Expect a breezy/windy Sunday afternoon. Gusts in the 20 MPH range are possible. It’ll be overcast, high 79°, with the return of late summertime humidity.

Rain will be here late tonight.

Last night we thought it would be here around 7 PM, but models overnight have pushed the ETA back. Expect rain to start well after dark, as a slow, light rain gradually increasing through the night.

Here’s the HRRR model from 7 PM to midnight:

ETAs are volatile, so check back here and/or on Twitter with @NashSevereWx for more info. The rain line won’t move east quickly.

How Much Total? The Weather Prediction Center has us down for 1.5″ to 2″

…officially @NWSNashville agrees, forecasting just under 2″. We would need to get just over 2″ in one hour to raise Flash Flood concerns, but this 2″ we are getting will fall over a 24 hour period. I’m not worried about flash flooding, but there’s no reason to rule it out completely. WPC says the risk of a flash flood here is between 2% and 5%…

…which is an entirely reasonable quantification.

A thunderstorm is possible, but nothing severe.

This should be a rain event.

Heaviest rain will fall overnight and mess with the morning commute.

Most of the rain should end around lunch. The NAM3 model is below, showing midnight tonight to noon Monday:

A few straggling, light showers may linger after noon and maybe into the evening.

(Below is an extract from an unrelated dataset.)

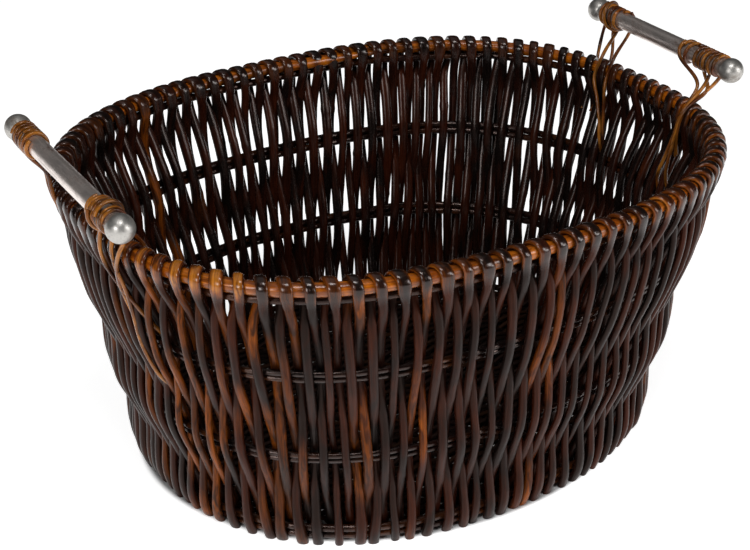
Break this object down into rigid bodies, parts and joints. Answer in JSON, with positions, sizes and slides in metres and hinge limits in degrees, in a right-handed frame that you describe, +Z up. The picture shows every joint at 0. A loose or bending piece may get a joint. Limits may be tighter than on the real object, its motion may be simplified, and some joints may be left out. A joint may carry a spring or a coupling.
{
  "type": "wicker log basket",
  "caption": "Open oval willow basket with tapering openwork sides, a thick rim and a raised bar handle lashed on at each end, for carrying and storing logs.",
  "frame": {"origin": "on the floor under the middle of the basket", "axes": "+X along the basket's length towards the right handle, +Y across it towards the back, +Z up"},
  "size_m": [0.5575, 0.4232, 0.2878],
  "materials": {
    "stake_willow": "buff-stained willow with a dull waxed bark, brown to grey-brown with orange streaks",
    "rim_willow": "varnished peeled willow, orange brown and glossy",
    "hoop_willow": "dark stained willow, satin",
    "floor_willow": "dark stained willow, satin",
    "cane": "split cane, varnished golden brown",
    "handle_steel": "brushed steel with brown tarnish patches",
    "ball_steel": "polished steel, lightly pitted"
  },
  "bodies": {
    "root": {"rim_hoop": "rim_willow", "under_rim_hoop": "hoop_willow", "upper_hoop_top": "hoop_willow", "upper_hoop_bottom": "hoop_willow", "lower_hoop_top": "hoop_willow", "lower_hoop_bottom": "hoop_willow", "base_hoop_top": "hoop_willow", "base_hoop_bottom": "hoop_willow", "floor_weave": "floor_willow", "floor_sticks": "floor_willow", "left_handle_bar": "handle_steel", "right_handle_bar": "handle_steel", "left_front_handle_ball": "ball_steel", "left_back_handle_ball": "ball_steel", "right_front_handle_ball": "ball_steel", "right_back_handle_ball": "ball_steel", "left_front_lashing": "cane", "left_back_lashing": "cane", "right_front_lashing": "cane", "right_back_lashing": "cane", "wall_stakes_01": "stake_willow", "wall_stakes_02": "stake_willow", "wall_stakes_03": "stake_willow", "wall_stakes_04": "stake_willow", "wall_stakes_05": "stake_willow", "wall_stakes_06": "stake_willow", "wall_stakes_07": "stake_willow", "wall_stakes_08": "stake_willow", "wall_stakes_09": "stake_willow", "wall_stakes_10": "stake_willow", "wall_stakes_11": "stake_willow", "wall_stakes_12": "stake_willow", "wall_stakes_13": "stake_willow", "wall_stakes_14": "stake_willow", "wall_stakes_15": "stake_willow", "wall_stakes_16": "stake_willow", "wall_stakes_17": "stake_willow", "wall_stakes_18": "stake_willow", "wall_stakes_19": "stake_willow", "wall_stakes_20": "stake_willow"}
  },
  "joints": []
}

Monday, winds will shift and replace Sunday’s humid/warmth-containing air with a drier/cold-allowing airmass, restoring order to fall. We should slowly clear out Tuesday.

 

Another front/rainmaker is in the models sometime this weekend. GFS thinks Saturday, Euro thinks Sunday. So expect some rain sometime next weekend. When? We don’t know.

Public Service Announcement

It’s that time of year weather models, looking at predictions 5+ days away, for which they have a horrible record, start showing sn*w.

Do. Not. Believe. Them.

I don’t want to pretend it isn’t there, but remember: All Models Are Wrong, Some Models Are Useful, and this model run is not useful.

It’s the GFS (bad track record at this range) model. The Euro model has no sn*w. This shows sn*w on the Plateau (not us), and this is a “freezing temps chasing precip,” a classic BUST snow forecast.

Trick or Treat

Way too soon to attach confidence to this forecast, but most indications are no rain, low 50°s falling into the upper 40°s the evening of October 31. Dress warm.